For EDAROTH that’s about having the backing of global engineering services company AtkinsRéalis, and securing full BOPAS accreditation - including a landmark 100-year assessment for both our house and apartment systems. 

That means delivering homes that are not only viable today, but still performing decades into the future. Quality, longevity and certainty are not optional extras; they are prerequisites for unlocking institutional investment.

The role of the delivery integrator

If integration is the goal, the question becomes: who brings it together?
This is where the role of the delivery integrator becomes critical. Traditional development models often rely on a series of handovers between parties — landowners to developers, developers to contractors, contractors to operators. At each stage, information is lost, risk is reallocated and momentum can stall.

A delivery integrator takes a different approach. It works across the entire lifecycle of a scheme, connecting land, funding, design, delivery and long-term operation into a single, coordinated programme.

That includes:

  • engaging early with landowners and promoters
  • aligning with local authorities and housing providers
  • structuring funding that blends grant, development finance and long-term investment
  • delivering at pace through scalable, repeatable construction models
  • and ensuring the end product meets the needs of long-term owners and residents

Done well, this approach reduces fragmentation, improves viability and accelerates delivery.

Why programme-based land assembly matters

 One of the most powerful tools within an integrated model is programme-based land assembly.

Across the country, there are countless small, often complex sites — garage blocks, infill plots, underused parcels of land — that are difficult to bring forward individually. On their own, they can be marginal, risky or simply unattractive to the market. But when aggregated into a programme, their potential changes fundamentally.
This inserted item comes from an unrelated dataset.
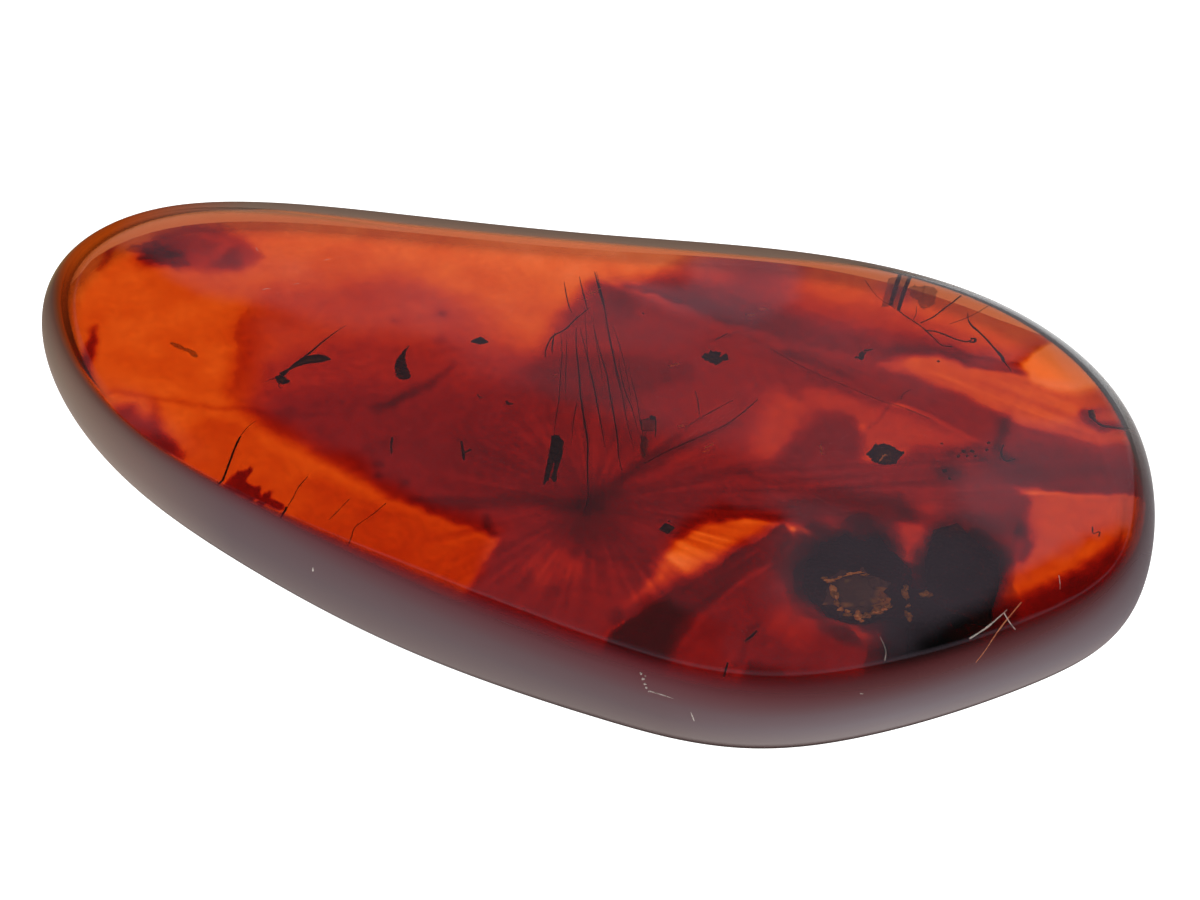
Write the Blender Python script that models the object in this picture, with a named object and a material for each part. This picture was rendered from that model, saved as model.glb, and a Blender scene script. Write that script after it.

Bringing multiple sites together allows for:

  • shared design and specification
  • standardised procurement and contracting
  • more efficient funding structures
  • and the ability to scale delivery through modern methods of construction

In practical terms, it can turn a four-unit site into part of a 40-home programme, which is transformational for viability and impact. Importantly, aggregation does not remove the complexity of individual sites. But it does create a framework within which that complexity can be managed more effectively.

Creating the conditions for confidence

For integrated models to succeed, the conditions must be right for all partners to commit with confidence.

That means:

  • clarity of pipeline, so organisations can invest in capacity
  • certainty of funding, particularly around grant levels and long-term programmes
  • quality and durability of product, to attract institutional capital
  • and strong partnerships, built on shared objectives and trust

There are encouraging signs. The role of organisations such as Homes England, alongside new funding mechanisms and growing investor interest, is helping to bring these conversations together in a more coordinated way.

But conversation alone is not enough. The sector must now move to implementation.

From fragmented delivery to real impact

The ultimate test of any model is not how it looks on paper, but what it delivers on the ground.
Success is not simply more frameworks or more partnerships. It is more homes, delivered faster, at scale, and to a high standard. It is people living in those homes, and the tangible social impact that follows.

There is a growing recognition across the sector that the current, fragmented approach will not get us there. Equally, there is a growing sense of positivity that the tools, capital and expertise needed to do things differently are now in place. The opportunity is real. But it requires action. Integration is not a policy aspiration. It is a practical necessity.

If we can bring together land, funding and delivery into a single, aligned system—if we can move from isolated interventions to coordinated programmes—then we stand a genuine chance of making meaningful progress.

The journey from land to keys is not simple. But it is achievable. And if we get it right, we will not just build more homes—we will build a system capable of delivering them at the scale the country needs.